Dalam laporan panjang tersebut, Direktur Eksekutif IMF Michel Camdessus juga tak membantah pernyataan Eagleberger. Saat dia pensiun, dengan bangga dia berkata. "Kami menciptakan kondisi yang mengharuskan Presiden Soeharto untuk meninggalkan kekuasaannya."
Laporan New York Times berjudul 'American with Cure All Enlivens Jakarta Crisis' yang ditulis Seth Mydans mengungkapkan episentrum krisis ekonomi Indonesia bukan diawali tumpukan utang pemerintah dan pihak swasta, tetapi justru ditandai oleh kehadiran IMF.
Saat krisis ekonomi 1997-1998 melanda Tanah Air, IMF juga berencana mengucurkan pinjaman US$5 miliar. Namun, lembaga itu memberikan syarat.

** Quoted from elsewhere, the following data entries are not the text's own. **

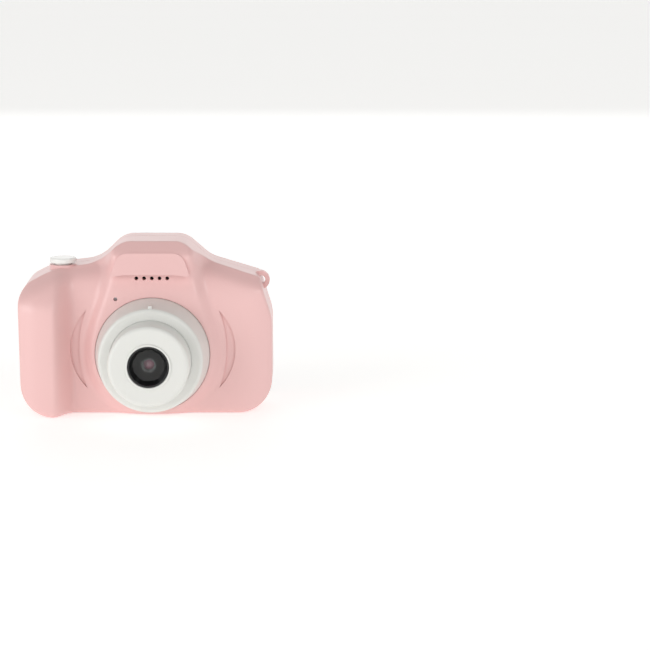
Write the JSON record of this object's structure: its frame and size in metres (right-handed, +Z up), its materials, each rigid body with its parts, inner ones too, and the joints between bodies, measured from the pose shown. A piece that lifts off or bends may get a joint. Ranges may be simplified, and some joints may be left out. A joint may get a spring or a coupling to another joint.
{
  "type": "kids digital camera",
  "caption": "Palm-sized toy camera: two moulded shells with a rounded grip, a stepped lens barrel, a shutter button, rear keys, a screen, a hinged port cover and a card slot.",
  "frame": {"origin": "bottom centre of the overall box, on the surface that the camera stands on", "axes": "+X to the right seen from the front, -Y the way the lens points, +Z up"},
  "size_m": [0.082, 0.052, 0.0565],
  "materials": {
    "shell_pink": "moulded, glossy",
    "ring_white": "moulded, satin gloss",
    "button_white": "moulded, glossy",
    "bezel_black": "moulded, glossy",
    "clear_acrylic": "clear acrylic",
    "coated_glass": "coated",
    "moulded_black": "moulded, matte",
    "moulded_white": "moulded, matte",
    "board_green": "solder mask",
    "polyimide": "film",
    "screw_steel": "zinc plated",
    "socket_steel": "stamped, plated",
    "wire_red": "insulated",
    "panel_dark": "panel, unlit",
    "foam_grey": "closed-cell foam",
    "can_aluminium": "drawn can",
    "battery_foil": "laminated pouch"
  },
  "bodies": {
    "camera_body": {"front_shell": "shell_pink", "rear_shell": "shell_pink", "lens_base_ring": "ring_white", "lens_hood": "ring_white", "lens_bezel": "bezel_black", "lens_window": "clear_acrylic", "screen_window": "clear_acrylic", "lens_glass": "coated_glass", "lens_holder": "moulded_black", "sensor_module": "moulded_black", "sensor_board": "board_green", "main_board": "board_green", "shutter_board": "board_green", "module_bracket": "moulded_white", "lcd_holder": "moulded_white", "sensor_flex": "polyimide", "lcd_flex": "polyimide", "shell_screws": "screw_steel", "lens_screws": "screw_steel", "board_screws": "screw_steel", "shutter_screws": "screw_steel", "shutter_switch": "moulded_black", "key_switches": "moulded_black", "shutter_wires": "wire_red", "battery_wires": "wire_red", "speaker_wires": "wire_red", "microphone_wires": "wire_red", "charge_led": "moulded_white", "light_pipe": "clear_acrylic", "board_chips": "moulded_black", "lcd_panel": "panel_dark", "lcd_gasket": "foam_grey", "battery_pad": "foam_grey", "usb_socket": "socket_steel", "card_socket": "socket_steel", "speaker": "moulded_black", "microphone": "can_aluminium", "battery": "battery_foil"},
    "shutter": {"shutter_button": "button_white", "shutter_plunger": "moulded_black"},
    "port_flap": {"port_cover": "shell_pink"},
    "card": {"memory_card": "moulded_black"},
    "ok_key": {"key_ok": "button_white", "key_ok_plunger": "moulded_black"},
    "up_key": {"key_up": "button_white", "key_up_plunger": "moulded_black"},
    "down_key": {"key_down": "button_white", "key_down_plunger": "moulded_black"},
    "left_key": {"key_left": "button_white", "key_left_plunger": "moulded_black"},
    "right_key": {"key_right": "button_white", "key_right_plunger": "moulded_black"},
    "mode_key": {"key_mode": "button_white", "key_mode_plunger": "moulded_black"},
    "power_key": {"key_power": "button_white", "key_power_plunger": "moulded_black"}
  },
  "joints": [
    {"name": "shutter_press", "type": "slide", "parent": "camera_body", "child": "shutter", "axis": [0, 0, -1], "range_m": [0, 0.0006], "stiffness_N_per_m": 1500, "springref_m": -0.0003},
    {"name": "port_cover_hinge", "type": "hinge", "parent": "camera_body", "child": "port_flap", "pos_m": [0.004, 0.0196, 0.00065], "axis": [1, 0, 0], "range_deg": [0, 100]},
    {"name": "card_pull", "type": "slide", "parent": "camera_body", "child": "card", "axis": [0, 0, -1], "range_m": [0, 0.012]},
    {"name": "ok_press", "type": "slide", "parent": "camera_body", "child": "ok_key", "axis": [0, -1, 0], "range_m": [0, 0.0004], "stiffness_N_per_m": 2000, "springref_m": -0.0003},
    {"name": "up_press", "type": "slide", "parent": "camera_body", "child": "up_key", "axis": [0, -1, 0], "range_m": [0, 0.0004], "stiffness_N_per_m": 2000, "springref_m": -0.0003},
    {"name": "down_press", "type": "slide", "parent": "camera_body", "child": "down_key", "axis": [0, -1, 0], "range_m": [0, 0.0004], "stiffness_N_per_m": 2000, "springref_m": -0.0003},
    {"name": "left_press", "type": "slide", "parent": "camera_body", "child": "left_key", "axis": [0, -1, 0], "range_m": [0, 0.0004], "stiffness_N_per_m": 2000, "springref_m": -0.0003},
    {"name": "right_press", "type": "slide", "parent": "camera_body", "child": "right_key", "axis": [0, -1, 0], "range_m": [0, 0.0004], "stiffness_N_per_m": 2000, "springref_m": -0.0003},
    {"name": "mode_press", "type": "slide", "parent": "camera_body", "child": "mode_key", "axis": [0, -1, 0], "range_m": [0, 0.0004], "stiffness_N_per_m": 2000, "springref_m": -0.0003},
    {"name": "power_press", "type": "slide", "parent": "camera_body", "child": "power_key", "axis": [0, -1, 0], "range_m": [0, 0.0004], "stiffness_N_per_m": 2000, "springref_m": -0.0003}
  ]
}
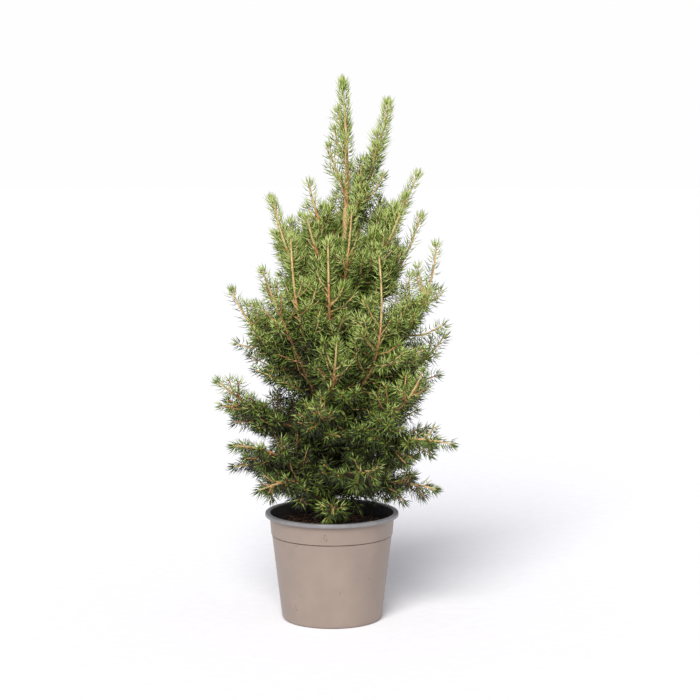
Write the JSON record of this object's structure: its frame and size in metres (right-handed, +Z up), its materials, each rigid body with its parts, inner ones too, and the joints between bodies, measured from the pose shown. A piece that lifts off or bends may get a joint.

Syaratnya, kalau Indonesia mau mendapatkan pinjaman tersebut, pemerintah tidak boleh lagi memberikan subsidi kepada PT Dirgantara Indonesia yang saat itu masih bernama Industri Pesawat Terbang Nusantara (IPTN).
Dengan syarat dan kesepakatan pencairan pinjaman tersebut, pemerintah tidak lagi memberikan bantuan kepada IPTN yang saat itu sedang menyelesaikan proyek Turboprop N-250.
Padahal kala itu, pesawat tersebut sedang menjalani uji terbang akhir guna mendapatkan sertifikat layak terbang dari Federation Aviation Agency Amerika.